Despite the thousands of years that domesticated cats have kept us company, they still suffer something of a bad rep. While some see their independence as a bonus, others see it as selfishness or aloofness. Haters say they only show affection when their food bowl is empty.
Of course, cat owners will tell you this is all nonsense and that their bond with their cats is just as strong as any dog. So is there a reason we keep picturing cats as aloof and unfriendly? Does it have any truth to it?
In the event of International Cat Day, let's check out some common myths about cats you need to stop believing - right now!
International Cat Day: Date And Theme
On August 8, the world celebrates World Cat Day. The International Fund for Animal Welfare established International Cat Day in 2002 to honour and appreciate cats. The purpose of this celebration is to highlight methods for protecting cats from abuse.

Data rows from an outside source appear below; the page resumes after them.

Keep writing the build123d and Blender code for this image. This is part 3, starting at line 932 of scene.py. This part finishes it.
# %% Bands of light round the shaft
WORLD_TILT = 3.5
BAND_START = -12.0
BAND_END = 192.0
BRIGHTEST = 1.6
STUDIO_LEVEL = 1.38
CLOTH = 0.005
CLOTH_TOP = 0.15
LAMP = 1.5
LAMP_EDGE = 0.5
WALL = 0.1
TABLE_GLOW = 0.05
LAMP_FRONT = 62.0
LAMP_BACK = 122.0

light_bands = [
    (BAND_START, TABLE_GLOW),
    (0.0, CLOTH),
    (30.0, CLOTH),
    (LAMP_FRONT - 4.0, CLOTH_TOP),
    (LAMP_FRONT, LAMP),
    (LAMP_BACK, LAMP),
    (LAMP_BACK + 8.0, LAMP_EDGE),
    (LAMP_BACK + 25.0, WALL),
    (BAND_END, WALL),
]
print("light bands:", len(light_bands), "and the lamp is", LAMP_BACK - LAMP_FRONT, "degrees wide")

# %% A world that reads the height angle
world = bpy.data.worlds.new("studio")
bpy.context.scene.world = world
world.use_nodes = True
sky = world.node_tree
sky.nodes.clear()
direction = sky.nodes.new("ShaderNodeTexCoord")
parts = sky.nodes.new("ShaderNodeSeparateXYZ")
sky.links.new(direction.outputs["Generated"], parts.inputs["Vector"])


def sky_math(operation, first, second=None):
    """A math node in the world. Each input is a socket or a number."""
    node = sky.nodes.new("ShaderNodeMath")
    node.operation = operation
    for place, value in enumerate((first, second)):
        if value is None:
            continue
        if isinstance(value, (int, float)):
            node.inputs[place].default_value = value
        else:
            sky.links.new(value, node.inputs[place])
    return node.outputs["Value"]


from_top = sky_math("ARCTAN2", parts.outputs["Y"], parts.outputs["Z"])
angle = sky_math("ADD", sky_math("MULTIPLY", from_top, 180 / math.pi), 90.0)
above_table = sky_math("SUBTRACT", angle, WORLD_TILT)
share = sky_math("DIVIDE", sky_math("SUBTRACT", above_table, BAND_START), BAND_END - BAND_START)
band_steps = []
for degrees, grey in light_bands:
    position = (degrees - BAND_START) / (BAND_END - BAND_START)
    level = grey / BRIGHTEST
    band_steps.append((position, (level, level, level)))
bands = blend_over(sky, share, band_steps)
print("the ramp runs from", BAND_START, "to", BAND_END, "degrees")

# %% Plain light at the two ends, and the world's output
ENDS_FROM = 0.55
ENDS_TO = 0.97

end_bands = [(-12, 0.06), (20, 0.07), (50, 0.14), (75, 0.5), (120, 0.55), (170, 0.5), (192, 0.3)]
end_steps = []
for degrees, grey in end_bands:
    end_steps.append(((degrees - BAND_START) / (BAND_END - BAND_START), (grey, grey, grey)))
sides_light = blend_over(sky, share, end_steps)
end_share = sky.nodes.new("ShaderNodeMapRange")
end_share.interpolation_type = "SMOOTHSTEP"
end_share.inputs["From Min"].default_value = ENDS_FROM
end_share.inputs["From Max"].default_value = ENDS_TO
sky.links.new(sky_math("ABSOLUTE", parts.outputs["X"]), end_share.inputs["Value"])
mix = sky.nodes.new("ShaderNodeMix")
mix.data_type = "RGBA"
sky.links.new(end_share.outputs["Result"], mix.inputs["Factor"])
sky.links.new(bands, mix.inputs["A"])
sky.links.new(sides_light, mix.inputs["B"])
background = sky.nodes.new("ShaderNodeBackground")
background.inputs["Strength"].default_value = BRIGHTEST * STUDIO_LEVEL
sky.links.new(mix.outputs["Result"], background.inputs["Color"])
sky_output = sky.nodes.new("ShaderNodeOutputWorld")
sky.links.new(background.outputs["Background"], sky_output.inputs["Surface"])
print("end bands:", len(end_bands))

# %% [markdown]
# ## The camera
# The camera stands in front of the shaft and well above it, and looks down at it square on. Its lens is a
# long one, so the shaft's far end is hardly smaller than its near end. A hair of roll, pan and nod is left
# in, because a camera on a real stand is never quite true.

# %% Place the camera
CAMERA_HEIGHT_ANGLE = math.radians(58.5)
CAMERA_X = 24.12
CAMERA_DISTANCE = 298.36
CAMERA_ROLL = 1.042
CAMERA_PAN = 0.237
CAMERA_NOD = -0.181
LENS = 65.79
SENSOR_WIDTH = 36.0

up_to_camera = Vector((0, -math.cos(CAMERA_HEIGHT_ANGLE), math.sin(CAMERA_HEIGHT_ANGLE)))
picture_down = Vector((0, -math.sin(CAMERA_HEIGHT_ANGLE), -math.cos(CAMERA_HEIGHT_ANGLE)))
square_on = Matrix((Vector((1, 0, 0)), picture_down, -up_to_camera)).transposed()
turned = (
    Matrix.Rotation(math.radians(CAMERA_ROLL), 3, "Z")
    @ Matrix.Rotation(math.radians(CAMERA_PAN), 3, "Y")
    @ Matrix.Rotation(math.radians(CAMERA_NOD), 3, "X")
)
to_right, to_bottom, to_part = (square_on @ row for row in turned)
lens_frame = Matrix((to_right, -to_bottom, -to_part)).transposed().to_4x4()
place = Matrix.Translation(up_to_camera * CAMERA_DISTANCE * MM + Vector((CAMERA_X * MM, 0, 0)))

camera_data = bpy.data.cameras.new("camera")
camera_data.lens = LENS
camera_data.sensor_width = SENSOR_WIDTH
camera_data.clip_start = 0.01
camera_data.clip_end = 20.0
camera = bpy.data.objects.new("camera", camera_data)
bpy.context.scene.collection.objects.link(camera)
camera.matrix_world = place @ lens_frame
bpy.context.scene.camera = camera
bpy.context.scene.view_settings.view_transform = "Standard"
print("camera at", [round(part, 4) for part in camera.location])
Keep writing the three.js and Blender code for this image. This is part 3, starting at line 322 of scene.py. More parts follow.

International Cat Care became the custodian of International Cat Day in 2020. Founded in 1958, this British non-profit organization promotes the health and welfare of domestic cats throughout the world. On International Cat Day, it is time to stop believing common myths about cats.
Every cat is not fortunate enough to live in a loving and safe home, sleep on soft couches, and eat food. It is common for stray cats not to be treated with kindness and are even abused. According to the report compiled by the Federation of Indian Animal Protection Organisations (FIAPO) and All Creatures Great and Small (ACGS), 4,93,910 animals were abused by humans from 2010 to 2020.

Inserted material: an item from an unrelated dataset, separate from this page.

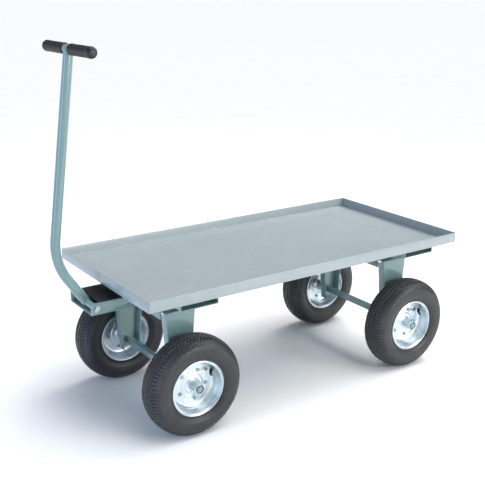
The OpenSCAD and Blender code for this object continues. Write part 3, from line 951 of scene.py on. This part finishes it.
@dataclass
class DrawFrame:
    """The two side bars, floor, black cover plate and pivot bolt."""

    shop: Workshop

    def plates(self) -> None:
        """Builds the bars, the cover and the floor."""
        for node, name, edge, slot in (
                ("draw_bar_left", "draw_bar_left_flat", 1.1 * MM, Slot.FRAME),
                ("draw_bar_right", "draw_bar_right_flat", 1.1 * MM, Slot.FRAME),
                ("draw_cover", "draw_cover_plate", 0.7 * MM, Slot.COVER),
                ("draw_floor", "draw_floor_plate", 0.7 * MM, Slot.FRAME)):
            self.shop.piece(name, box(*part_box(node), edge), Body.STEERING, slot, [node])

    def welds(self) -> None:
        """Builds the weld beads along the bars."""
        floor_low, floor_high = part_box("draw_floor")
        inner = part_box("draw_cover")[1].y - 1.2 * MM
        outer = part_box("draw_bar_left")[1].y + 0.8 * MM
        saddle_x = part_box("front_saddle")[1].x
        beads = []
        for sy in (-1, 1):
            y = sy * inner
            beads.append(weld([Vector((floor_high.x - 4 * MM, y, floor_high.z + 1 * MM)),
                               Vector((floor_high.x - 70 * MM, y, floor_high.z + 1 * MM))], 2 * MM, 320))
            outside = sy * outer
            beads.append(weld([Vector((saddle_x - 100 * MM, outside, floor_low.z + 0.6 * MM)),
                               Vector((saddle_x - 8 * MM, outside, floor_low.z + 0.6 * MM))], 3 * MM, 300))
        self.shop.welds("draw_frame_welds", beads, Body.STEERING)

    def pivot(self) -> None:
        """Builds the pivot bolt with its head, nut and washers."""
        low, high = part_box("pivot_bolt")
        at = joint_at("handle_tilt")
        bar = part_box("draw_bar_left")[1].y
        r = 8 * MM
        parts = [moved(revolve([(0, low.y), (r - 1 * MM, low.y), (r, low.y + 1 * MM), (r, high.y - 3 * MM),
                                (0, high.y - 3 * MM)], 40),
                       Matrix.Translation((at.x, 0, at.z)) @ Matrix.Rotation(-math.pi / 2, 4, "X"))]
        for side in Side:
            face = Vector((at.x, side.value * bar, at.z))
            parts.append(moved(washer(15 * MM, r, 2 * MM), facing_y(face, side)))
            face.y += side.value * 2 * MM
            parts.append(moved(hex_head(27 * MM, high.y - bar - 2 * MM), facing_y(face, side)
                               @ Matrix.Rotation(math.radians(12), 4, "Z")))
        self.shop.piece("pivot_bolt_set", join(*parts), Body.STEERING, Slot.FASTENER,
                        ["pivot_bolt"])

    def build(self) -> None:
        """Builds the whole draw frame."""
        self.plates()
        self.welds()
        self.pivot()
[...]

The significance of this day extends not only to cat lovers but to all animal lovers. The celebration of International Cat Day is a significant event for those who wish to protect and comfort these creatures.
Cat-friendly resources is the theme for International Cat Day 2022.
Common Cat Myths
Myth: Cats always land on their feet.
Fact: Although cats instinctively fall feet first, they can also get broken bones if they fall from high places. Protect pets from disastrous falls by cat-proofing your balconies and windows.
Myth: Cats should drink milk every day.
Fact: That's a big fat no! Cats like milk but don't need it if they're fed well. Drinking too much milk can also cause diarrhoea in cats (lactose intolerance). So give it rarely and in small amounts if you can.
Myth: Spayed or neutered cats gain weight automatically.
Fact: The same way people do, cats gain weight from eating too much or not exercising enough. When an animal is spayed or neutered, its metabolism slows, and its need for food decreases. The cat might gain weight if it keeps eating the same amount. Exercise and not overfeeding can help cats stay fit.
Myth: Cats cannot get rabies.
Fact: Almost any warm-blooded mammal, including cats, bats, skunks, and ferrets, can carry rabies. Cats should be vaccinated regularly, too.
Myth: Indoor cats cannot get diseases.
Fact: Cats still get sick from organisms carried through the air or brought in on shoes or clothing. Most cats venture outdoors at least once a day and can get diseases and worms from contact with other animals' faeces - so make sure to vaccinate your cats yearly.
Myth: Putting garlic on a pet's food will get rid of worms.
Fact: Garlic won't kill worms. Garlic is considered to be about five times as toxic as onions for cats and dogs. So it's best to get medication prescribed by a vet to treat worms.
Myth: Pregnant women should not own cats.
Fact: A toxoplasmosis disease can be transmitted to humans through cat litter boxes and cause serious problems for unborn babies. These problems can be controlled if the expectant mother avoids the litter box and has someone else clean it for her.
Myth: Animals heal themselves by licking their wounds.
Fact: Not always and not when it comes to large wounds. It can slow down the healing process and damage the wound more.
On A Final Note...
Humans' expectations of animals affect their behaviour. We're pushing cats away from their natural behaviour by forcing them to behave more like dogs - showering us with attention.
So next time you come home to a cat quietly watching you from the couch, or lazily yawning as they pad into the hallway, don't be disappointed. Despite their quiet way of saying hi, they're glad to see you. Also - adopt don't shop!